After BBC Connected Studio – gazing through a moving window

Regular readers will know that I have a slow hunch about the value of stories in the place where they happened. So when I saw the brief for the latest BBC Connected Studio, focused on Knowledge and Learning, I packed my personal hobbyhorse and jumped on the train to Salford.

It was an ace day. Credit to the BBC for being so generous with their experts’ time and open about their exciting plans for the digital Knowledge and Learning product. The plan – going from a portfolio of bespoke programme sites and siloed services to a single product to fuel everyone’s curiosity – has a lot in common with the bigger transformation underway over at gov.uk.

Having shared my passion for situated stories and the narrative capital they engender in communities, I found myself in a team that wanted to put a “local lens” on the wealth of learning material that the BBC has amassed over the years.

I’m always surprised and humbled when I get the chance to explore early stage ideas with potential users, so the 15 minute audience we had with three regular BBC users was a particular highlight for me.

And on the tram back to Piccadilly I fell to thinking a bit further about a second strand that our team discussed but sadly didn’t pitch, which was centred around journeys and ways of cultivating curiosity while being a passenger.

There’s a piece of dead time, especially for children, when they’re going on a journey. It could be a short bus trip into town, hours in the car on the way to the seaside or going on a plane on holiday. Parents always struggle to keep their children entertained and settled, and if you look at families travelling together on trains it’s almost always the kids who have control of the family iPad. Often they’ll have headphones on, lost in a DVD, not paying attention to their surroundings at all. That seems a shame.

So this idea aims to give people information to enhance but not overwhelm the experience of being somewhere. It strings moments of learning together into a personalised journey, linking multiple Knowledge and Learning topics along the route. They could be places of interest, famous people from an area, or even time or season-specific things like looking out of the car window at the night sky or noticing cloud patters or migrating birds.

Augmented reality it’s not, quite. As Kevin Slavin noted at dConstruct a couple of years ago, Reality is Plenty. These judiciously timed nudges are intended to draw us back into the here and now, to rediscover the quaint old habit of gazing out of windows when travelling.

So I spent the rest of my journey home knocking up a Keynote prototype.

By a happy coincidence, the following morning, I happened to be booked on the 0715 from Leeds to London with my children (they for a day out with their grandparents, I to The Story, on which a post follows soon.)
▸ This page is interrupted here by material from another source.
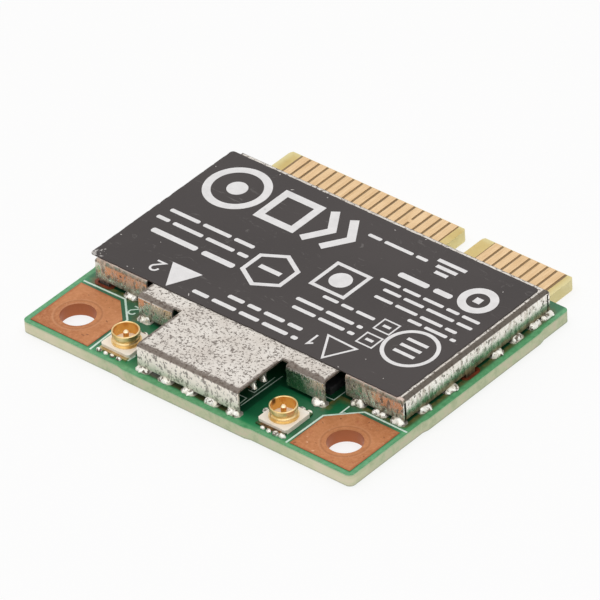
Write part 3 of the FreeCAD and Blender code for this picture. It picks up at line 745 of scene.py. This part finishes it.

Here’s my son having a go…

User testing on the 0715 to London

From this initial user test of one, I learned just how engrossing a glowing rectangle can be to a six-year-old. He played along for the first two or three stops, before becoming hooked on Angry Birds instead. To rouse the youth from their digital dreamspace, the next version of the app would need to pause play on whatever else they were doing, with the guarantee that they could come back to it after a few minutes looking out of the window.

The service would use location, but only lightly, knowing the nearest town would be good enough. And because the route gives us a predictable narrative spine, content could be packaged up and pre-loaded on users’ devices. (In feedback, users told us that they didn’t always have, or want to use, data while out and about.)

In terms of build, it could be developed iteratively, starting with a highly editorially curated version along a few major routes – say the West Coast Mainline and the M1 motorway, then scaled up by adding more routes and software to create personalised journeys on the fly according to the user’s travel plans and content interests.

Seen it before? What would make it better? All feedback gratefully received.